Uitspraak
RECHTBANK DEN HAAG
uitspraak van de voorzieningenrechter van 1 december 2021 in de zaak tussen
[verzoekster] , te [woonplaats] , verzoekster
(gemachtigde: S. Gootjes).
Rechtbank Den Haag
In deze zaak heeft de voorzieningenrechter van de Rechtbank Den Haag op 1 december 2021 uitspraak gedaan in een verzoek om een voorlopige voorziening in het kader van de Ziektewet (ZW). Verzoekster had bezwaar gemaakt tegen de schorsing van haar ZW-uitkering door de Raad van bestuur van het Uitvoeringsinstituut werknemersverzekeringen, die per 1 september 2021 was ingegaan. Na een besluit van 21 oktober 2021, waarin het bezwaar gegrond werd verklaard en de uitkering werd hervat, trok verzoekster haar verzoek om voorlopige voorziening in. Ze verzocht echter wel om vergoeding van de proceskosten.
De voorzieningenrechter heeft de mogelijkheid tot proceskostenvergoeding beoordeeld op basis van de relevante artikelen uit de Algemene wet bestuursrecht (Awb). De rechter oordeelde dat er geen sprake was van 'tegemoetkomen' in de zin van artikel 8:75a van de Awb, omdat de hervatting van de uitkering was gebaseerd op nieuwe informatie die na de schorsing was verkregen. De voorzieningenrechter concludeerde dat de schorsing van de uitkering niet onterecht was en dat de beslissing om het verzoek om proceskostenvergoeding af te wijzen gerechtvaardigd was.

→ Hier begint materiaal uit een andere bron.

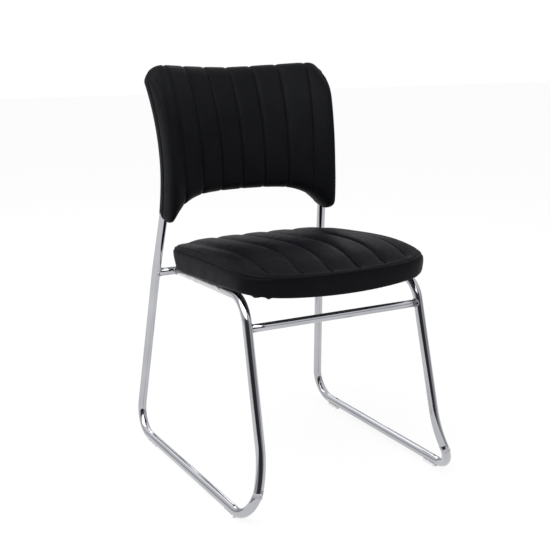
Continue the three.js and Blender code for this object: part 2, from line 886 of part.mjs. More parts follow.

Uiteindelijk heeft de voorzieningenrechter het verzoek om proceskostenvergoeding afgewezen, met de overweging dat de omstandigheden van de zaak geen aanleiding gaven om anders te oordelen. De uitspraak is openbaar gedaan en er staat geen hoger beroep of verzet open tegen deze beslissing.